Y_train_unencoded = load_labels("../data/mnist/train-labels-idx1-ubyte.gz")
Y_train = one_hot_encode(Y_train_unencoded)
Y_test_all = load_labels("../data/mnist/t10k-labels-idx1-ubyte.gz")
Y_validation, Y_test = np.split(Y_test_all, 2)

        neural_network.py 

import numpy as np


def sigmoid(z):
    return 1 / (1 + np.exp(-z))


def softmax(logits):
    exponentials = np.exp(logits)
    return exponentials / np.sum(exponentials, axis=1).reshape(-1, 1)


# 从S型函数输出计算S型函数的梯度,帮助计算w1与w2
def sigmoid_gradient(sigmoid):
    return np.multiply(sigmoid, (1 - sigmoid))


def loss(Y, y_hat):
    return -np.sum(Y * np.log(y_hat)) / Y.shape[0]


def prepend_bias(X):
    return np.insert(X, 0, 1, axis=1)


# 将训练样本数据集分成若干个批量
def prepare_batches(X_train, Y_train, batch_size):
    x_batches = []
    y_batches = []
    n_examples = X_train.shape[0]
    for batch in range(0, n_examples, batch_size):
        batch_end = batch + batch_size
        x_batches.append(X_train[batch:batch_end])
        y_batches.append(Y_train[batch:batch_end])
    return x_batches, y_batches


def forward(X, w1, w2):
    h = sigmoid(np.matmul(prepend_bias(X), w1))
    y_hat = softmax(np.matmul(prepend_bias(h), w2))
    return (y_hat, h)


# 反向传播算法
def back(X, Y, y_hat, w2, h):
    w2_gradient = np.matmul(prepend_bias(h).T, (y_hat - Y)) / X.shape[0]
    w1_gradient = np.matmul(prepend_bias(X).T, np.matmul(y_hat - Y, w2[1:].T)
                            * sigmoid_gradient(h)) / X.shape[0]
    return w1_gradient, w2_gradient


def classify(X, w1, w2):
    y_hat, _ = forward(X, w1, w2)
    labels = np.argmax(y_hat, axis=1)
    return labels.reshape(-1, 1)


# 初始化权重,采用w=正负根号下r分之一,r是权重矩阵的行数
def initialize_weights(n_input_variables, n_hidden_nodes, n_classes):
    w1_rows = n_input_variables + 1
    w1 = np.random.randn(w1_rows, n_hidden_nodes) * np.sqrt(1 / w1_rows)  # 从标准正态分布中抽取一个随机数矩阵

    w2_rows = n_hidden_nodes + 1
    w2 = np.random.randn(w2_rows, n_classes) * np.sqrt(1 / w2_rows)

    return w1, w2


def report(epoch, batch, X_train, Y_train, X_test, Y_test, w1, w2):
    y_hat, _ = forward(X_train, w1, w2)
    training_loss = loss(Y_train, y_hat)
    classifications = classify(X_test, w1, w2)
    accuracy = np.average(classifications == Y_test) * 100.0
    print("%5d-%d, Loss: %.8f, Accuracy: %.2f%%" %
          (epoch, batch, training_loss, accuracy))
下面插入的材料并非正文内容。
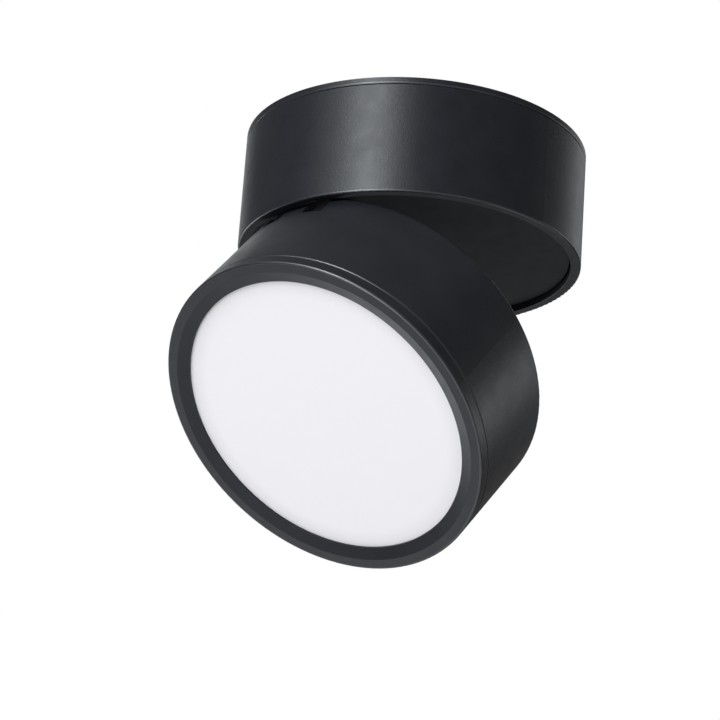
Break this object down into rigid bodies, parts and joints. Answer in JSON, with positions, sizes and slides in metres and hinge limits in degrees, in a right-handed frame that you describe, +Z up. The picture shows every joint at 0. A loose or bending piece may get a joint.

def train(X_train, Y_train, X_test, Y_test, n_hidden_nodes, epochs, batch_size, lr):
    n_input_variables = X_train.shape[1]
    n_classes = Y_train.shape[1]
    w1, w2 = initialize_weights(n_input_variables, n_hidden_nodes, n_classes)
    x_batches, y_batches = prepare_batches(X_train, Y_train, batch_size)
    # epoch是历元的意思,遍历训练集中的所有小批量样本数据
    for epoch in range(epochs):
        # 对单个小批量样本数据进行梯度下降的一步迭代计算
        for batch in range(len(x_batches)):
            y_hat, h = forward(x_batches[batch], w1, w2)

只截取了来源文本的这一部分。